RECORDED INFORMATION =>
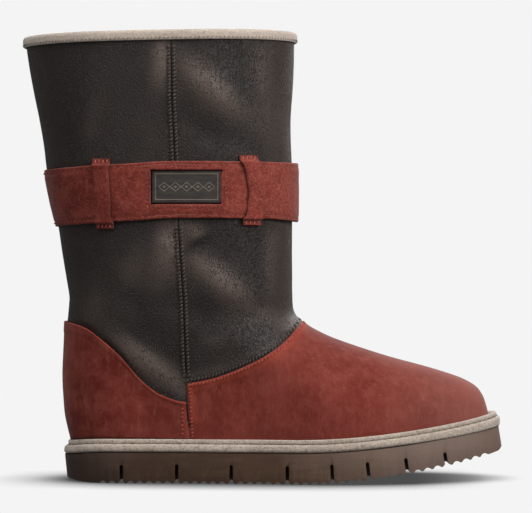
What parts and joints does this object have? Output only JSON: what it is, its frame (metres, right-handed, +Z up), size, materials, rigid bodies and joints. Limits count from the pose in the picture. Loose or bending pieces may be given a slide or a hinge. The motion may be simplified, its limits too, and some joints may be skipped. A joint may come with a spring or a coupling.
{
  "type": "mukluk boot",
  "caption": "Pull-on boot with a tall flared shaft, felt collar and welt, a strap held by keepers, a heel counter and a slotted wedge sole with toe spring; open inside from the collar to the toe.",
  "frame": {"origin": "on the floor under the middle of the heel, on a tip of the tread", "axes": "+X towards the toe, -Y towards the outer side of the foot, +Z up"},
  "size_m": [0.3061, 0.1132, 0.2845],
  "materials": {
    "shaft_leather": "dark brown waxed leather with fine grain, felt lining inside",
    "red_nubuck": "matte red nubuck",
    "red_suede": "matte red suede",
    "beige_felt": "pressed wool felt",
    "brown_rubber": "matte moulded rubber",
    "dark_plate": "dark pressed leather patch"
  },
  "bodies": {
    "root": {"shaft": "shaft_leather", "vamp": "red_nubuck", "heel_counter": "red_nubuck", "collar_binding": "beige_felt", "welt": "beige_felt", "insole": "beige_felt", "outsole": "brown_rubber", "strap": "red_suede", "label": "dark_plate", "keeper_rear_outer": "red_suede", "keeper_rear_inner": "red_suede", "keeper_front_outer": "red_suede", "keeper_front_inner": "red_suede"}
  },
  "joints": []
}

THE TASK =>
Count how many lines hold the string "materials" and give that number alone.

EXERCISE SOLUTION =>
2